Incorporating nitrogen vacancies in exfoliated B-doped g-C3N4 towards improved photocatalytic ciprofloxacin degradation and hydrogen evolution

Abstract

Herein we have demonstrated the synthesis of nitrogen vacancy enriched exfoliated B-doped g-C₃N₄ (e-BCN) through a facile thermal exfoliation method, characterized it using different analytical techniques and compared its photocatalytic activity with that of bulk B-doped g-C₃N₄ (BCN). The decrease in peak intensity and slight shift of the 2θ value in the PXRD patterns confirmed the successful exfoliation of bulk BCN to an e-BCN nanosheet. FESEM and HRTEM images also indicated the formation of a thin layered nanosheet of e-BCN as compared to bulk BCN. The PL and EIS data suggested the reduced recombination rate and superior separation capability of the photo-generated charge carriers of e-BCN. The introduction of nitrogen vacancies on the surface of e-BCN is confirmed by the FTIR and XPS analyses. The increased photocurrent density of 524 μA cm⁻² displayed by e-BCN indicated the better availability of photo-generated electrons due to the higher separation of charge carriers than in the bulk BCN. The as-prepared e-BCN nanosheet exhibited enhanced photocatalytic performance 1.2 and 3.7 fold greater than that of bulk BCN towards ciprofloxacin degradation and H₂ generation, respectively, under visible light irradiation.
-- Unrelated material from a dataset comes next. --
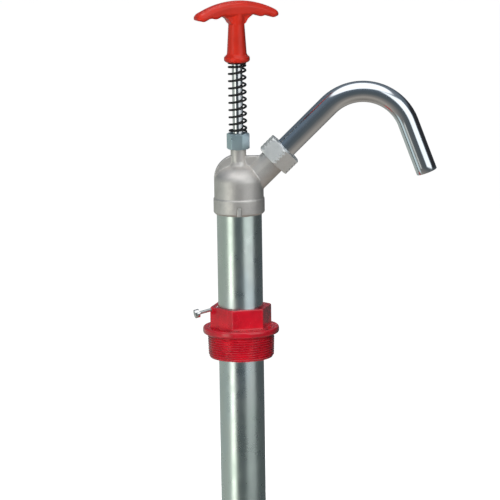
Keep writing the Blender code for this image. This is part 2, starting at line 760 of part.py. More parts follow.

The excellent photocatalytic behavior of e-BCN was ascribed to the augmented active sites with reduced recombination efficiency and increased separation ability of the photo-induced e⁻/h⁺ pairs of the e-BCN nanosheet. This work suggested the facile fabrication of e-BCN through the thermal exfoliation process and its photocatalytic activity towards pollutant degradation and hydrogen evolution.